La referencia a testimonios personales es inevitable porque el Instituto de Investigaciones Jurídicas ha sido casa de los derechos humanos. Aquí el maestro Fix-Zamudio ha cultivado magistralmente el derecho de amparo. Como un episodio con tintes legendarios, recuerdo que en 1968 Rene Cassin visitó al Instituto semanas después de haber recibido el Premio Nobel de la Paz por haber sido uno de los autores de la Declaración Universal de 1948. El maestro Fix-Zamudio fue juez y presidente de la Corte Interamericana de Derechos Humanos y cargos idénticos ocupó el dignísimo doctor Sergio García Ramírez; Eduardo Ferrer MacGregor investigador de nuestro Instituto ha iniciado este año el cargo de juez de la Corte Interamericana; Rosita Alvárez González fue jueza ad hoc en el caso Campo Algodonero en el mismo Tribunal; Jesús Orozco, también investigador, preside la Comisión Interamericana de Derechos Humanos; de este recinto salió Jorge Carpizo para fundar la Comisión Nacional de los Derechos Humanos, seguido en el mismo puesto por Jorge Madrazo, José Luis Soberanes y Raúl Plascencia.

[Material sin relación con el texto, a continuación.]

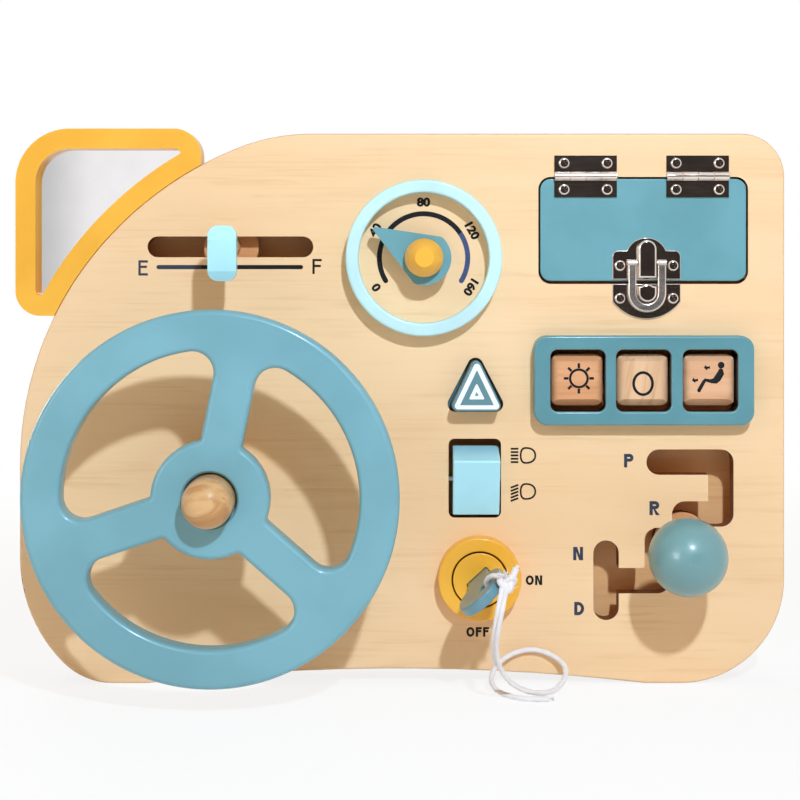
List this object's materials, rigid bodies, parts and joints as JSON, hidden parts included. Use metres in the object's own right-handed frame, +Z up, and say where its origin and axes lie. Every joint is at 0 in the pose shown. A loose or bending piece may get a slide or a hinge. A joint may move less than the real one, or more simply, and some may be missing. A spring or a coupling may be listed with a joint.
{
  "type": "wooden toddler busy board",
  "caption": "Upright wooden busy board shaped as a dashboard, with steering wheel, gear lever, key on a cord, latched door, sliders, turning blocks, button and mirror.",
  "frame": {"origin": "middle of the footprint, on the ground", "axes": "+Z up, -Y out of the board's face towards the child, +X to the right seen from the front"},
  "size_m": [0.3692, 0.162, 0.2664],
  "materials": {
    "beech_block": "clear satin varnish",
    "birch_dark": "clear satin varnish",
    "birch_face": "clear satin varnish",
    "chrome": "polished plating",
    "cotton": "twisted cotton",
    "mirror": "acrylic mirror",
    "paint_blue": "satin paint",
    "paint_deep_blue": "gloss paint",
    "paint_pale_blue": "satin paint",
    "paint_red": "satin paint",
    "paint_yellow": "satin paint",
    "steel": "zinc plated"
  },
  "bodies": {
    "board": {"front_panel": "birch_face", "spacer_rim": "birch_dark", "back_panel": "birch_face", "compartment_frame": "birch_dark", "rear_stand_left": "birch_face", "rear_stand_right": "birch_face", "mirror_frame": "paint_yellow", "mirror_glass": "mirror", "mirror_back_plate": "paint_yellow", "steering_column": "birch_face", "steering_washer": "steel", "steering_block": "birch_dark", "steering_bolt": "steel", "steering_cap": "birch_face", "dial_ring": "paint_pale_blue", "needle_spacer": "birch_face", "needle_screw": "steel", "air_frame": "paint_blue", "air_axle": "steel", "air_axle_keepers": "birch_dark", "hinge_left_panel_leaf": "chrome", "hinge_right_panel_leaf": "chrome", "hinge_left_pin": "chrome", "hinge_right_pin": "chrome", "hinge_panel_screws": "chrome", "latch_panel_plate": "chrome", "latch_panel_screws": "chrome", "rocker_pin": "steel", "rocker_pin_keepers": "birch_dark", "lock_ring": "paint_yellow", "lock_thrust_pad": "birch_dark", "hazard_spring": "steel"},
    "wheel": {"steering_wheel": "paint_blue"},
    "slider": {"slider_tab": "paint_pale_blue", "slider_stem": "birch_face", "slider_keeper": "birch_dark"},
    "pointer": {"needle": "paint_blue", "needle_knob": "paint_yellow"},
    "door": {"door": "paint_blue", "hinge_left_door_leaf": "chrome", "hinge_right_door_leaf": "chrome", "hinge_door_screws": "chrome", "latch_door_plate": "chrome", "latch_door_screws": "chrome", "latch_pin": "chrome"},
    "hasp": {"latch_hasp": "chrome"},
    "sun_block": {"air_block_sun": "beech_block"},
    "zero_block": {"air_block_zero": "beech_block"},
    "fan_block": {"air_block_fan": "beech_block"},
    "hazard": {"hazard_button": "paint_red"},
    "rocker": {"light_rocker": "paint_pale_blue"},
    "lock": {"lock_barrel": "birch_face"},
    "key": {"key": "birch_face", "key_loop": "cotton"},
    "lanyard": {"key_knot": "cotton", "long_cord": "cotton", "short_cord": "cotton"},
    "gear": {"gear_stem": "birch_face", "gear_ball": "paint_deep_blue", "gear_keeper": "birch_dark"}
  },
  "joints": [
    {"name": "steering_turn", "type": "hinge", "parent": "board", "child": "wheel", "pos_m": [-0.0841, -0.056, 0.0971], "axis": [0, -1, 0], "continuous": true},
    {"name": "fuel_slide", "type": "slide", "parent": "board", "child": "slider", "axis": [1, 0, 0], "range_m": [-0.034, 0.034]},
    {"name": "needle_turn", "type": "hinge", "parent": "board", "child": "pointer", "pos_m": [0.0113, -0.01, 0.2043], "axis": [0, -1, 0], "continuous": true},
    {"name": "door_swing", "type": "hinge", "parent": "board", "child": "door", "pos_m": [0.11675, -0.002, 0.2434], "axis": [-1, 0, 0], "range_deg": [0, 120]},
    {"name": "latch_swing", "type": "hinge", "parent": "door", "child": "hasp", "pos_m": [0.1182, -0.0025, 0.202], "axis": [-1, 0, 0], "range_deg": [0, 100]},
    {"name": "sun_block_turn", "type": "hinge", "parent": "board", "child": "sun_block", "pos_m": [0.0845, 0.0065, 0.146], "axis": [1, 0, 0], "continuous": true},
    {"name": "zero_block_turn", "type": "hinge", "parent": "board", "child": "zero_block", "pos_m": [0.1157, 0.0065, 0.146], "axis": [1, 0, 0], "continuous": true},
    {"name": "fan_block_turn", "type": "hinge", "parent": "board", "child": "fan_block", "pos_m": [0.1474, 0.0065, 0.146], "axis": [1, 0, 0], "continuous": true},
    {"name": "hazard_press", "type": "slide", "parent": "board", "child": "hazard", "axis": [0, 1, 0], "range_m": [0, 0.004], "stiffness_N_per_m": 200, "deforming": ["hazard_spring"]},
    {"name": "rocker_tilt", "type": "hinge", "parent": "board", "child": "rocker", "pos_m": [0.0359, 0.0035, 0.098], "axis": [-1, 0, 0], "range_deg": [0, 40]},
    {"name": "key_turn", "type": "hinge", "parent": "board", "child": "lock", "pos_m": [0.0379, 0, 0.0515], "axis": [0, -1, 0], "range_deg": [-47, 43]},
    {"name": "key_pull", "type": "slide", "parent": "lock", "child": "key", "axis": [0, -1, 0], "range_m": [0, 0.02]},
    {"name": "lanyard_swing", "type": "hinge", "parent": "key", "child": "lanyard", "pos_m": [0.04697, -0.0515, 0.05996], "axis": [0, -1, 0], "range_deg": [-43, 47]},
    {"name": "gear_shift", "type": "slide", "parent": "board", "child": "gear", "axis": [0, 0, 1], "range_m": [0, 0.012]}
  ],
  "couplings": [
    {"joint": "lanyard_swing", "follows": "key_turn", "ratio": -1}
  ]
}
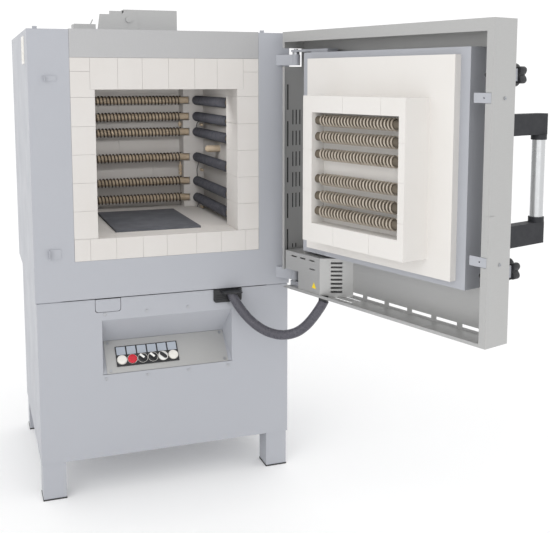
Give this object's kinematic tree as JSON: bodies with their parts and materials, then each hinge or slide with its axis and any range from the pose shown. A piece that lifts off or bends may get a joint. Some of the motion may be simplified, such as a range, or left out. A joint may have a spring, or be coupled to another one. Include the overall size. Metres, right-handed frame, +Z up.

Pero destaco sobremanera el gran calibre del conjunto de colegas, amigas y amigos, una pléyade de académicos que en el quehacer de sus disciplinas trabajan naturalmente el tema de los derechos humanos. Es el ambiente, las discusiones, el ejemplo de las grandes figuras, el material publicado, los eventos extensionales, las charlas informales, el rigor y la dignidad de los demás, las que nos motivan, forman y enriquecen.